Sunday, July 20, 2008

 

Mismeasure of Women

Mismeasure of Women: Why Women Are Not the Better Sex, the Inferior Sex, or the Opposite Sex also by Carol Tarviz (Touchstone, 1993)

“Tavris, a social psychologist … presents a comprehensive analysis of how women are measured against men in society. She examines why women are not inferior, superior, or the same as men. Comparisons have led to labeling men as ‘normal’ and women who do not perform physically, sexually, mentally, or emotionally like them as ‘abnormal.’" From the Amazon review.

Even though she ends up in a better place, Ms. Tavris has written another book devoted to “what women are NOT.” It seems as if we must, always and first, go through the litany, that exercise in futility: itemizing all the faults, failures, problems, limitations of women before we can attempt to see the gold in the ore, the diamond in the rough, the women hidden inside all the stereotypes.

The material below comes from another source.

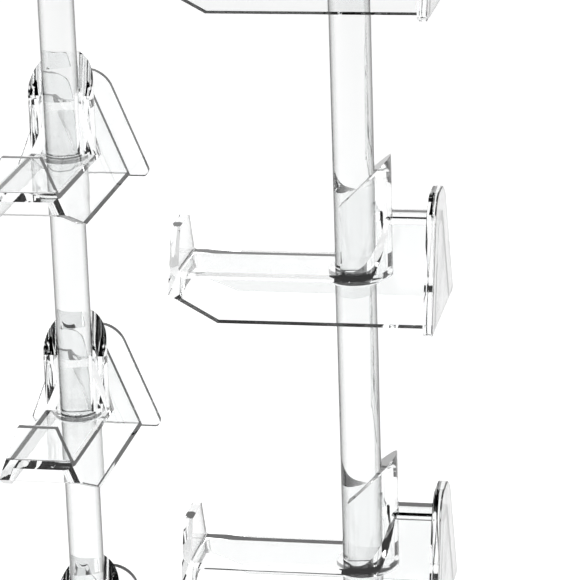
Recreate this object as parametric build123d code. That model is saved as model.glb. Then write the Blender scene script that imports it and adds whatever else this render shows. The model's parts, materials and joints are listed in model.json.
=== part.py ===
from build123d import *
import math
import os

# Rotating eyeglass display: four columns of clear moulded holders on a turntable.
# Row frame: origin on the table at the turntable's axis, +Z up, column a towards +X.
# Holder frame: +X forwards (away from the turntable's axis), +Y sideways, +Z up,
# with the origin on the column's axis at the height of the holder's floor.

os.makedirs("parts", exist_ok=True)

# ---------------------------------------------------------------- layout, millimetres
COLUMNS = "abcd"                 # one column every quarter turn, a first
TIERS = 4
COLUMN_RADIUS = 97.0             # turntable axis to column axis
TIER_PITCH = 75.0                # height from one holder's floor to the next

# ---------------------------------------------------------------- column rod and its socket
ROD_R = 5.0
ROD_CHAMFER = 0.3
SOCKET_R = 5.05                  # running fit, so every tier can be swivelled
SOCKET_DEPTH = 1.5               # socket floor below the holder's floor
WEB_BOTTOM = -3.8                # underside of the web, where the rod below is bonded on
END_GAP = 0.1                    # between end faces that run on each other, such as rod and socket

# ---------------------------------------------------------------- holder
WALL = 2.3
FLOOR_HALF_WIDTH = 9.3
SIDE_SLOPE = 0.4                 # each side runs outwards this much per millimetre down
CHANNEL_BOTTOM = -11.2
REAR_FACE = -43.7
REAR_TOP = 10.0                  # top of the rear plate that keeps the temples in
BEVEL_TOP = -5.2                 # the channel's rear end is bevelled from here ...
BEVEL_END = -31.4                # ... down to the bottom edge here
RIDGE_TOP = 13.0                 # bridge of the glasses rests on this ridge
RIDGE_CORNER_R = 1.2
NOSE_FACE = 18.5                 # rear face of the nose plate
NOSE_TOP = 19.0
NOSE_BOTTOM = -11.8
NOSE_FLANGE = 5.8                # nose plate beyond the channel on each side
NOSE_SHOULDER_R = 8.0
NOSE_CORNER_R = 1.7
SLEEVE_R = 9.0
SLEEVE_BACK = -2.3               # flat back of the sleeve, the rod stands out of it
SLEEVE_TOP = 27.2                # highest point of the sleeve, at its front
SLEEVE_RISE = 0.95               # its top is cut on the slant, and climbs this much per millimetre forwards
PAD_R = 6.6                      # round pad under the floor that carries both rods
SOFT_EDGE = 0.4                  # round front edge of the nose plate
CHANNEL_CORNER_R = 1.5           # upright inside corners at the rear end of the channel
REST_CORNER_R = 0.7              # inside corner between the floor and the rear plate

# ---------------------------------------------------------------- base and turntable
FOOT_HEIGHT = 3.0
FOOT_R = 9.0
FOOT_CIRCLE_R = 95.0
FOOT_EDGE_R = 0.8
BASE_R = 115.0
BASE_THICK = 12.0
PLATFORM_R = 124.0
PLATFORM_THICK = 8.0
DISC_CHAMFER = 1.0
RACE_THICK = 2.5
RACE_INNER_R = 44.0
RACE_OUTER_R = 64.0
BALL_R = 2.5
BALL_COUNT = 20
BALL_RISE = 1.3                  # ball centre above the lower race
BALL_GAP = 0.05
CAGE_THICK = 1.4
CAGE_INNER_R = 50.6
CAGE_OUTER_R = 57.4
CAGE_GAP = 0.1
RACE_SCREW_COUNT = 4
RACE_SCREW_R = 1.5
RACE_SCREW_HEAD_R = 2.6
RACE_SCREW_HEAD = 0.9
RACE_SCREW_LENGTH = 7.0
RACE_SCREW_INSET = 3.4           # screw axis from the race's inner edge
SCREW_START = 45.0               # degrees; race screws and feet lie between the columns
HOLE_DEPTH_SPARE = 0.5           # blind race screw hole beyond the end of its screw
BONDED_GAP = 0.02                # threaded hole round its screw or bolt
SNUG_GAP = 0.05                  # race screw in its hole, bolt in its bush
LOOSE_GAP = 0.1
BOLT_HOLE_GAP = 0.2

PIVOT_R = 4.0
PIVOT_HEAD_WIDTH = 13.0          # across the flats of the bolt's hexagon head
PIVOT_HEAD = 5.3
PIVOT_RECESS_R = 10.0
PIVOT_RECESS = 6.3
BUSH_R = 7.0
BUSH_FLANGE_R = 10.5
BUSH_FLANGE = 1.5
WASHER_R = 9.0
WASHER_THICK = 1.5
NUT_WIDTH = 13.0
NUT_HEIGHT = 5.5
NUT_DOME_R = 5.6
NUT_BORE_SPARE = 0.3             # blind bore of the nut beyond the end of the bolt

COLLAR_FLANGE_R = 14.0
COLLAR_FLANGE = 3.0
COLLAR_R = 8.0
COLLAR_HEIGHT = 30.0
COLLAR_FLOOR = 4.4               # solid bottom of the collar that the screw goes into
COLLAR_SCREW_R = 2.0
COLLAR_SCREW_HEAD_R = 3.8
COLLAR_SCREW_HEAD = 2.4
COLLAR_EDGE_R = 1.2
COLLAR_HOLE_CEILING = 0.8        # solid left between the screw hole and the socket
COLLAR_SCREW_CEILING = 1.2       # end of the screw to the socket's floor

CAP_GAP = 0.2                    # underside of the cap's head to the top of the sleeve
CAP_HEAD_R = 6.4
CAP_HEAD_THICK = 2.2
CAP_DOME = 2.0

# ---------------------------------------------------------------- heights that follow
BASE_BOTTOM = FOOT_HEIGHT
BASE_TOP = BASE_BOTTOM + BASE_THICK
LOWER_RACE_TOP = BASE_TOP + RACE_THICK
BALL_Z = LOWER_RACE_TOP + BALL_RISE
UPPER_RACE_BOTTOM = BALL_Z + BALL_RISE
PLATFORM_BOTTOM = UPPER_RACE_BOTTOM + RACE_THICK
PLATFORM_TOP = PLATFORM_BOTTOM + PLATFORM_THICK
BALL_CIRCLE_R = (RACE_INNER_R + RACE_OUTER_R) / 2
RACE_SCREW_CIRCLE_R = RACE_INNER_R + RACE_SCREW_INSET
BUSH_TOP = PLATFORM_TOP + BUSH_FLANGE
WASHER_BOTTOM = BUSH_TOP + END_GAP
NUT_BOTTOM = WASHER_BOTTOM + WASHER_THICK
ROD_BOTTOM = -TIER_PITCH - SOCKET_DEPTH + END_GAP
FIRST_FLOOR = PLATFORM_TOP + COLLAR_FLOOR + END_GAP - ROD_BOTTOM

UPWARDS = (Align.CENTER, Align.CENTER, Align.MIN)


def post(radius, low, high):
    """An upright cylinder on the local Z axis between two heights."""
    return Pos(0, 0, low) * Cylinder(radius, high - low, align=UPWARDS)


def ring(outer, inner, low, high):
    """An upright ring; the hole is cut past both faces."""
    return post(outer, low, high) - post(inner, low - 1, high + 1)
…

It’s as if we cannot ever freely go on a vacation without, first, doing the mental checklist of all the possible things we forgot to do, buy, turn on or off before we spring free for a rest from all that onerous stuff.

When I speak about “outstanding women in leadership, today,” lauding those women who have earned our respect, admiration and emulation, the first questions I hear from the audience almost always are these:

“BUT [of course, the BUT}, what about……
Work-family balance?
Sacrificing for the children?
Failed marriages?
The home?
Him?

Even though the data does not support any of these “yeah, BUTs” anymore, still women give them hearing and credence as if those ancient demons, those “old wives’ tales,” were still valid in today’s dynamic, changed, 21st century life.

The data supports an accelerated path toward gender equality. At the 2008 Olympics in Beijing, 42 percent of the 10,500 Olympians who competed were females -- the highest percentage ever, according to IOC. At the 1996 Atlanta Games, it was 34.2 per cent. Anita DeFrantz, chairman of the IOC's Women & Sports and a former bronze medalist in rowing for the U.S. team, predicts that women will reach 50-50 parity at the 2012 London Games. The U.S. sent 285 female Olympians to Beijing -- a record number and just 26 athletes short of the 311 male U.S. Olympians.

Unfortunately, women echo the doubts and negative stereotypes that they hear, see, read and experience all around them. So, before Mismeasure can get to the heart of her positive message, Ms. Tavris believes she must first give all of the myths and the mistaken assumptions credit and ink:

It’s all her fault!
It’s all HIS fault!
There outta be a LAW!

Her message is there, hidden under the usual detritus: the message of the data says that there really are few substantive differences based on gender that a little education, effort, perseverance, and ambition can’t overcome.

Some day, and soon I hope, we will start the story not by enumerating all of the things women are NOT, but celebrating and cherishing all of the things that women ARE.